River in Michigan, United States

Cut River is a small, short river in the Upper Peninsula of the U.S. state of Michigan. The 4 mi river runs along the boundary between Hendricks Township and Moran Township, with the mouth on Lake Michigan about 2 mi east of Epoufette and about 4 mi west of Brevort.

It drains part of the Little Brevoort wetland through a steep-sided limestone gorge into northern Lake Michigan. The river's drainage is largely located within the Lake Superior State Forest and is administered by the Michigan Department of Natural Resources.

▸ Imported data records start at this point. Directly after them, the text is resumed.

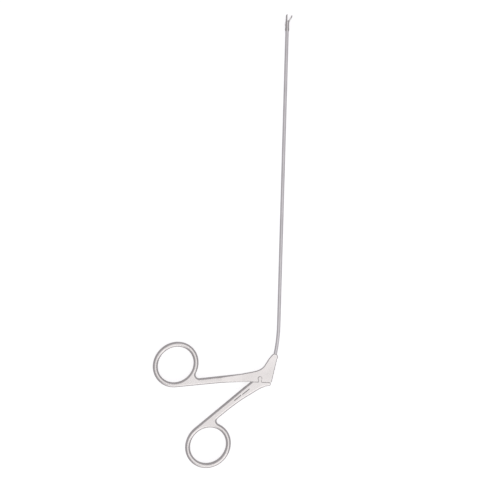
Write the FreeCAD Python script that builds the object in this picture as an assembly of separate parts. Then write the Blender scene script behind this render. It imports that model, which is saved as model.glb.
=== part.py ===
import FreeCAD, Part
import math
import os
from FreeCAD import Vector

# Microlaryngeal cup forceps, in millimetres.
# It lies flat: +Z is up from the table, +Y runs along the straight shaft to the jaws,
# and the origin is on the handle pivot's axis, on the underside of the joint.
# The thumb ring's handle carries the shaft. The finger ring's handle turns on it
# and pulls a rod in the tube, which closes the moving cup on the fixed one.

# Driving dimensions
handle_thickness = 4.6
ring_opening_length = 25.6
ring_opening_width = 22.8
ring_section = 3.3
ring_turn = 45.0
thumb_ring_x = -57.3
thumb_ring_y = 7.7
finger_ring_x = -33.9
finger_ring_y = -46.25
finger_edge_radius = 1.45
crotch_radius = 2.4

# Thumb handle: a full shank that thins to the joint plate and ends in the tube's nose
thumb_shank_top_x = -12.25
thumb_shank_top_y = 2.72
thumb_shank_slope = 7.66
thumb_shank_width = 4.55
thumb_edge_radius = 1.4
plate_thickness = 3.0
plate_below_pivot = 2.75
plate_corner_x = 5.42
plate_corner_y = 13.22
plate_heel_x = -5.9
plate_edge_radius = 0.6
plate_lead = 0.2
taper_length = 14.0
back_margin_top = 1.88
back_margin_bottom = 1.45
back_corner_height = 0.65
back_corner_run = 1.2
nose_radius = 2.25
plate_sweep = [(-3.32, 4.79), (1.41, 7.16), (3.75, 10.27)]

# Finger handle: a full shank whose head is forked over the plate, with two pivot ears
joint_line_left_x = -6.03
joint_line_left_y = -2.24
joint_line_right_x = 7.45
joint_line_right_y = -2.47
finger_shank_width = 4.9
finger_wrist_width = 5.1
finger_waist_width = 5.65
finger_throat_width = 6.8
finger_head_width = 7.85
finger_head_station = -2.0
finger_throat_station = 4.4
finger_waist_station = 12.6
finger_wrist_station = 21.0
finger_shank_station = 29.8
finger_nose_depth = 2.4
finger_nose_lean = 0.3
finger_nose_corner = 1.0
head_edge_radius = 0.5
ear_radius = 1.5
ear_neck_width = 2.2
ear_root_radius = 0.35
web_right_x = 2.6

# Pivot, drive pin and rod
pivot_pin_diameter = 1.4
drive_pin_diameter = 1.2
drive_pin_x = 6.15
drive_pin_y = -3.65
drive_pin_cover = 0.35
close_angle = 10.0
rod_diameter = 0.9
yoke_thickness = 1.6
yoke_wall = 0.45
yoke_neck_width = 1.7
yoke_neck_length = 2.4
rod_in_yoke = 1.9

# Shaft
tube_diameter = 2.3
tube_bore = 1.5
shaft_offset = 11.65
nose_y = 16.9
bend_radius = 112.0
bend_angle = 10.1
working_length = 230.0
socket_depth = 5.5

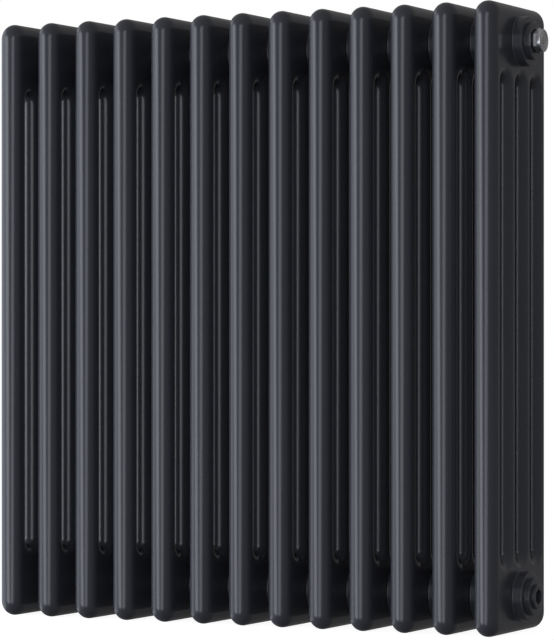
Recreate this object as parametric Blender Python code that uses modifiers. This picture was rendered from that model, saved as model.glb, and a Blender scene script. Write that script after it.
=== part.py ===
"""Steel column radiator with an air vent: 13 sections of 4 round tubes.

+Z is up, the front faces -Y and the sections stand side by side along X. The origin is at
the middle of the underside of the whole object. All sizes are in metres.
"""

import math

import bmesh
import bpy
from mathutils import Matrix, Vector

# Sections
SECTION_COUNT = 13
SECTION_PITCH = 0.0434
TUBE_ROWS = 4
ROW_PITCH = 0.0375
TUBE_DIAMETER = 0.0235
HEIGHT = 0.600
TUBE_SIDES = 12

# Heads: the flat-sided chambers at the top and bottom of a section
HEAD_HEIGHT = 0.0715
HEAD_CORNER_RADIUS = 0.0155
TUBE_STUB = 0.006
CORNER_STEPS = 3
ARCH_STEPS = 3

# Hubs: the round collars that join a head to the next one
HUB_INSET = 0.035
HUB_DIAMETER = 0.048
HUB_BORE = 0.030
HUB_SIDES = 16
HUB_BORE_SIDES = 12

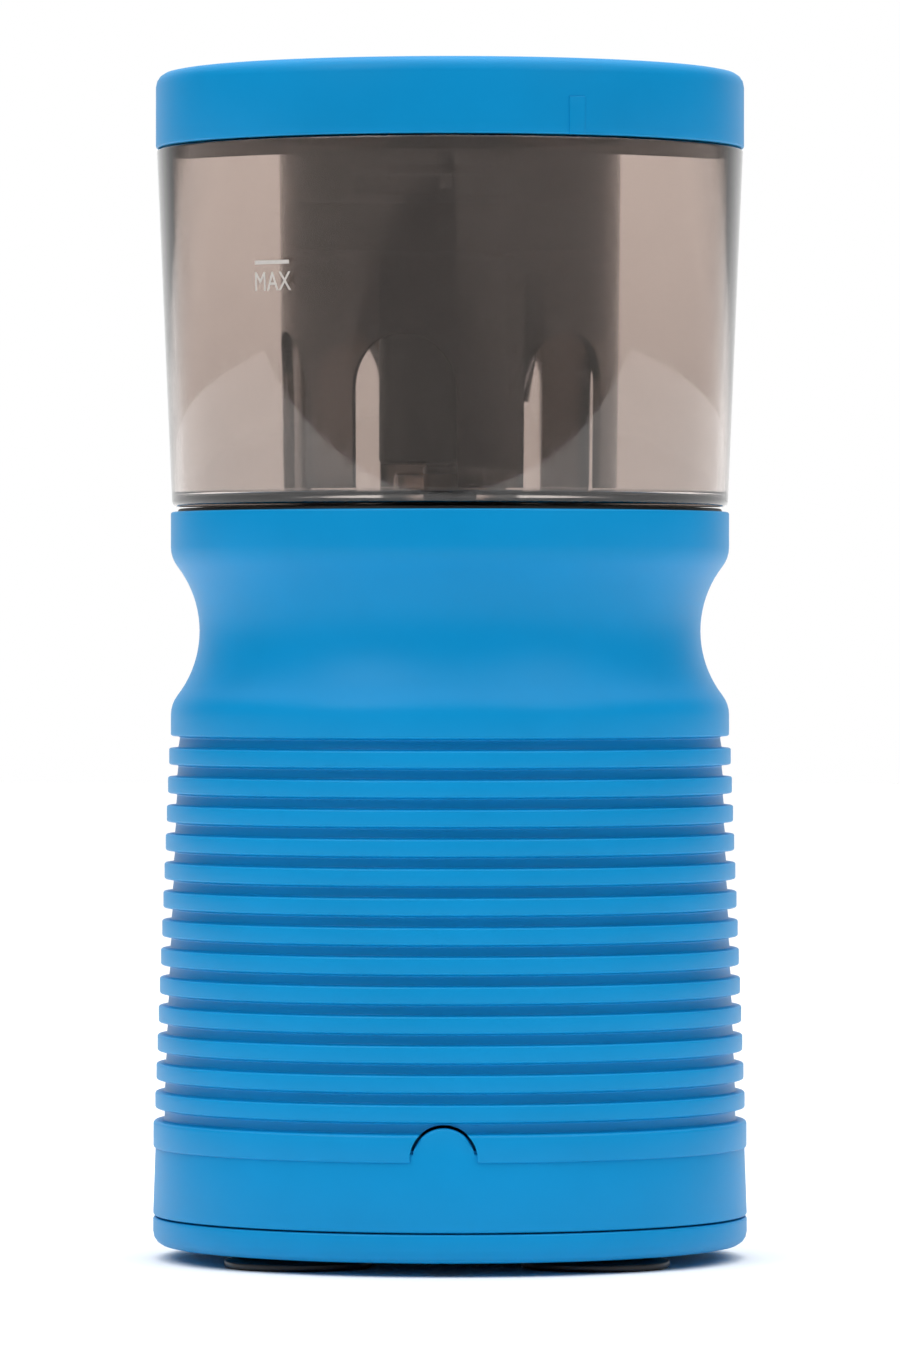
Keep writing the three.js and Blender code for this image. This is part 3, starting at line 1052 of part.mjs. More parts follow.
const motor = new THREE.Group();
motor.add(
  piece('motor_can', motorCan(), STEEL),
  piece('motor_end_bell', motorEndBell(), DARK_PLASTIC),
  piece('motor_armature', motorArmature(), BRASS),
  piece('motor_shaft', motorShaft(), HARDENED_STEEL),
);
[-1, 1].forEach((side, i) => {
  const motorScrew = piece(`motor_screw_${i + 1}`, screw(SCREW_HEAD_RADIUS, MOTOR_SCREW_LENGTH), STEEL,
    0, side * MOTOR_SCREW_OFFSET, LOWER_PLATE_TOP + FIT + SCREW_HEAD_HEIGHT);
  motorScrew.rotation.x = Math.PI;
  motor.add(motorScrew);
});

const lid = new THREE.Group();
lid.add(
  piece('lid_cap', lidCap(), BLUE_PLASTIC),
  piece('pencil_port', pencilPort(), DARK_PLASTIC),
  piece('cutter_guard', cutterGuard(), DARK_PLASTIC),
  piece('ring_gear', ringGear(), GREY_PLASTIC, 0, 0, RING_GEAR_TOP - RING_GEAR_HEIGHT),
);
GUARD_SCREW_PLACES.forEach(([x, y], i) => lid.add(piece(`guard_screw_${i + 1}`,
  screw(SCREW_HEAD_RADIUS, GUARD_SCREW_LENGTH), STEEL, x, y, FLANGE_BOTTOM - FIT - SCREW_HEAD_HEIGHT)));

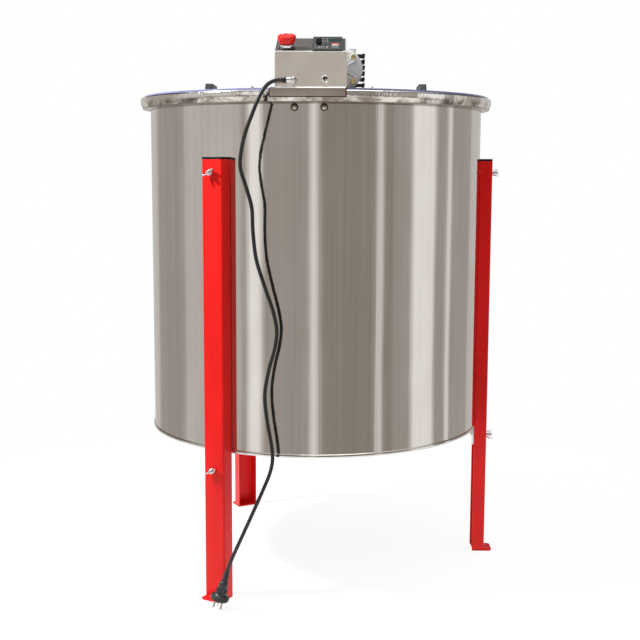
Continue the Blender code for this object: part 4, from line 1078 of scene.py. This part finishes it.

Cut River is notable for two features:

- The Cut River Bridge, carrying U.S. Highway 2 over the Cut River close to its mouth, is one of the longest truss arch bridges in the United States, and it is the eighth longest bridge in Michigan. Completed in 1947, the bridge is 641 ft long, and rises 140 ft above the base of the gorge. Parking is available at both ends of the bridge, and there is a pedestrian footpath on the north side of the bridge, offering a good view of the gorge. Locals call the bridge "the million dollar bridge over a two-bit creek".
- The Cut River gorge is well adapted to growth of mature sugar maple specimens. The bridge and footpath, which rise just above treetop level, offer good views of the gorge during the autumn color season. Hiking trails descend from both ends of the bridge down into the river valley, with a spur to the Lake Michigan shoreline.